PatchGuard (or Kernel Patch Protection) is being created for 64 bit OS which prevents kernel from patching. This makes SSDT hooking impossible unless the PatchGuard is disabled by some external tool. Also, SSDT structure and format is being changed a little bit to further complicate the hooking.
PatchGuard protects the OS in following ways:
- protects system modules (NTOS, NDIS, HAL)
- protects System Service Dispatch Table
- protects Global Descriptor Table
- protects Interrupt Descriptor Table
- use kernel stacks that are not allocated by the kernel
- prevents patch of any part of the kernel
But recently exposed Uroburos rootkit by G Data in their red paper mentions how it bypassed the PatchGuard security mechanism. A function named KeBugCheckEx deliberately crashes Windows if it detects this kind of kernel hooking activity (or several other suspect activities). So, naturally, Uroburos hooks KeBugCheckEx to hide its other activities. Further it turns off the Driver Signing Policy by exploiting a known vulnerability in a legitimate driver which allows the rootkit to load its own driver for hooking.
An I/O Request Packet (IRP) is the basic I/O manager structure used to communicate with drivers and to allow drivers to communicate with each other. Each driver in Windows creates a number of devices which are responsible for handling IRP of varying types, depending on the underlying system. When a new driver is loaded for a particular device, DriverEntry routine is called which initailizes the driver. It creates Device Objects for each physical, logical, or virtual device for which it handles I/O requests.
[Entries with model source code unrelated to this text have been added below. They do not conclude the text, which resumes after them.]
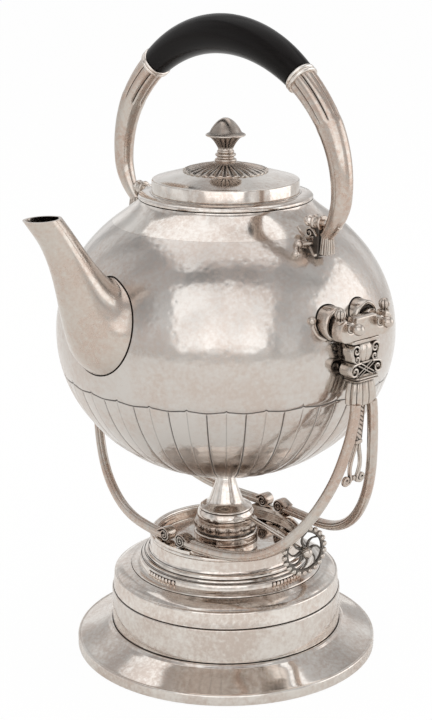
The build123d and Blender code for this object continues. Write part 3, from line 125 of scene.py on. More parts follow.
# ------------------------------------------------------------------ nodes and materials


def add(tree, kind, inputs=None, **settings):
    """Add a node, apply its settings, and fill or link its inputs."""
    node = tree.nodes.new(kind)
    for key, value in settings.items():
        setattr(node, key, value)
    for key, value in (inputs or {}).items():
        if isinstance(value, bpy.types.NodeSocket):
            tree.links.new(value, node.inputs[key])
        else:
            node.inputs[key].default_value = value
    return node


def arithmetic(tree, operation, a, b=0.0):
    """Result of one operation on numbers or sockets."""
    return add(tree, "ShaderNodeMath", {0: a, 1: b}, operation=operation).outputs[0]


def noise(tree, place, scale, detail, roughness=0.5):
    """Fractal noise from 0 to 1, of so many grains to the metre."""
    return add(tree, "ShaderNodeTexNoise", {"Vector": place, "Scale": scale, "Detail": detail,
                                            "Roughness": roughness}).outputs["Fac"]


def remap(tree, value, start, end, low, high):
    """The value's range from start to end stretched over low to high."""
    return add(tree, "ShaderNodeMapRange", {"Value": value, "From Min": start, "From Max": end,
                                            "To Min": low, "To Max": high}).outputs["Result"]


def blend(tree, factor, a, b, kind="RGBA"):
    """Mix of two colours, or of two numbers."""
    return add(tree, "ShaderNodeMix", {"Factor": factor, "A": a, "B": b}, data_type=kind).outputs["Result"]


def bump(tree, strength, distance, height, **normal):
    """Normal over a relief as deep as the distance, in metres."""
    return add(tree, "ShaderNodeBump", {"Strength": strength, "Distance": distance, "Height": height,
                                        **normal}).outputs["Normal"]


def emptied(owner):
    """Node tree of a material or world, with nothing in it."""
    owner.use_nodes = True
    owner.node_tree.nodes.clear()
    return owner.node_tree


def started(name):
    """New material, its tree and the object's own coordinates."""
    material = bpy.data.materials.new(name)
    tree = emptied(material)
    return material, tree, add(tree, "ShaderNodeTexCoord").outputs["Object"]


def shaded(tree, inputs):
    """Close a material's tree with one shader."""
    shader = add(tree, "ShaderNodeBsdfPrincipled", inputs).outputs["BSDF"]
    add(tree, "ShaderNodeOutputMaterial", {"Surface": shader})


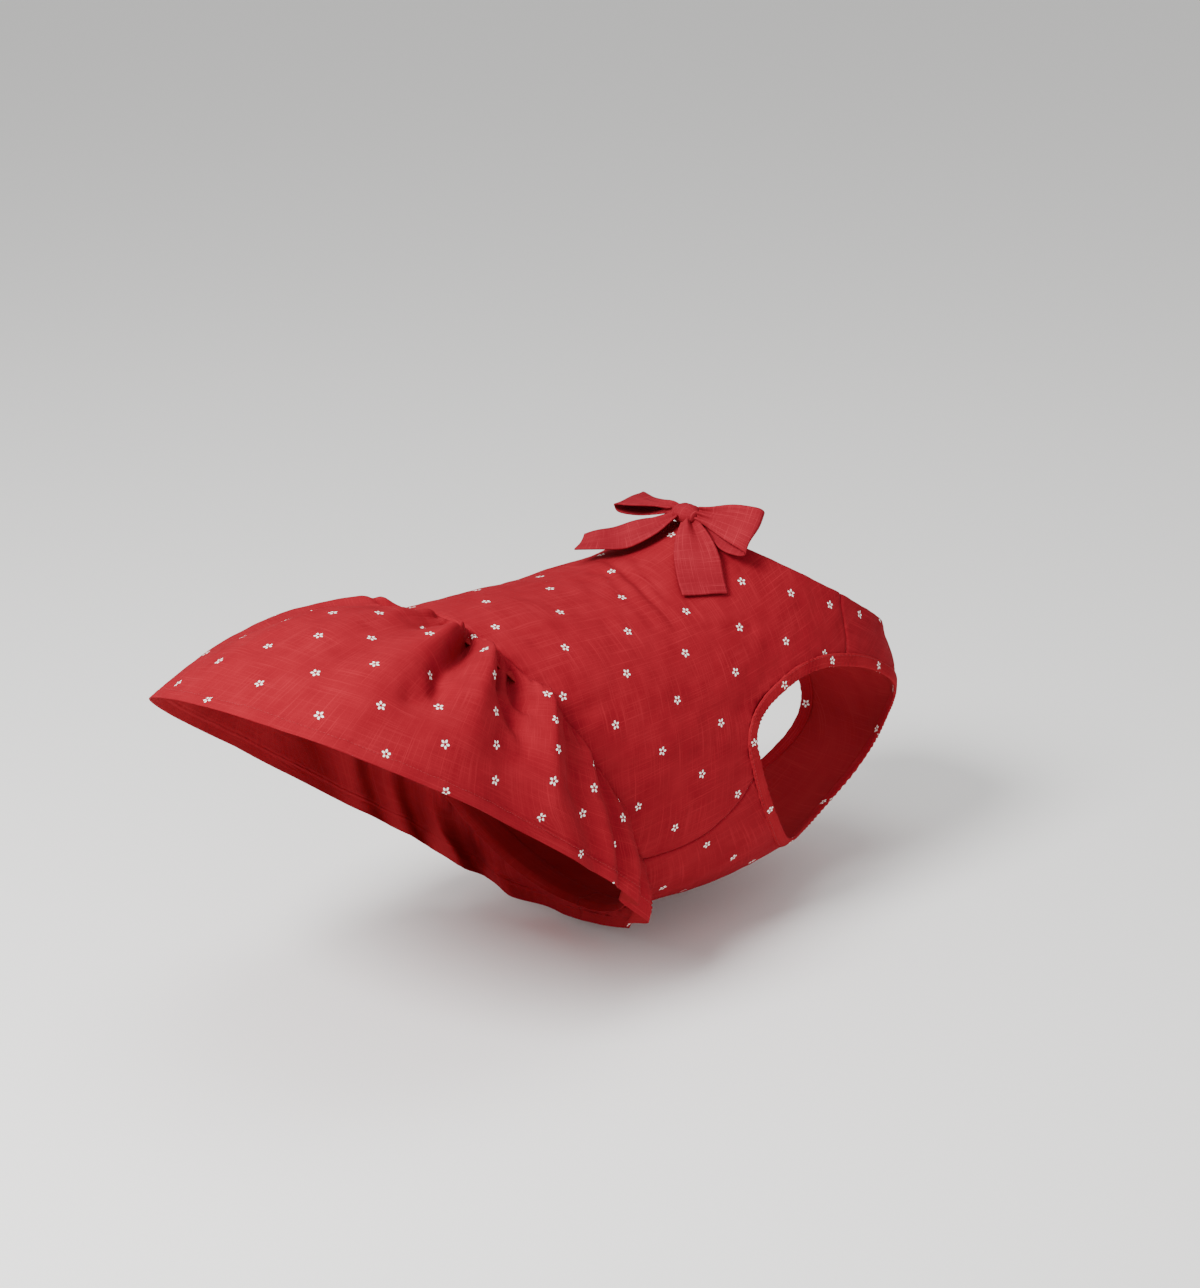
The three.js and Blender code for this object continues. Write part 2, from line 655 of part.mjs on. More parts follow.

I/O manager simultaneously creates a Driver Object and sends a pointer to the Driver Object to DriverEntry routine. The DriverEntry routine is supposed to fill in the DispatchXXX entry points in Driver Object with addresses/entry points for the driver’s standard routines. This is done because only the driver knows the addresses of its Device Objects.
When user-mode applications want to communicate with device drivers and file system drivers, they issue a call through the DeviceIoControl API. The I/O Manager, present within the Kernel Executive module, on receiving the call creates an I/O Request Packet (IRP) and delivers it to the concerned device driver. IRPs are also created when a high-level driver wants to communicate with a lower-level driver. Function codes present in IRP are used to denote which driver function is to be called. Eg. IRP_MJ_READ function code specified in IRP will map to address corresponding to DispatchREAD function in the Driver Object. IRP hooking is performed by modifying the addresses of driver’s routines in the Driver Object, so that when IRP for a particular operation is sent, the hooked routine would get executed.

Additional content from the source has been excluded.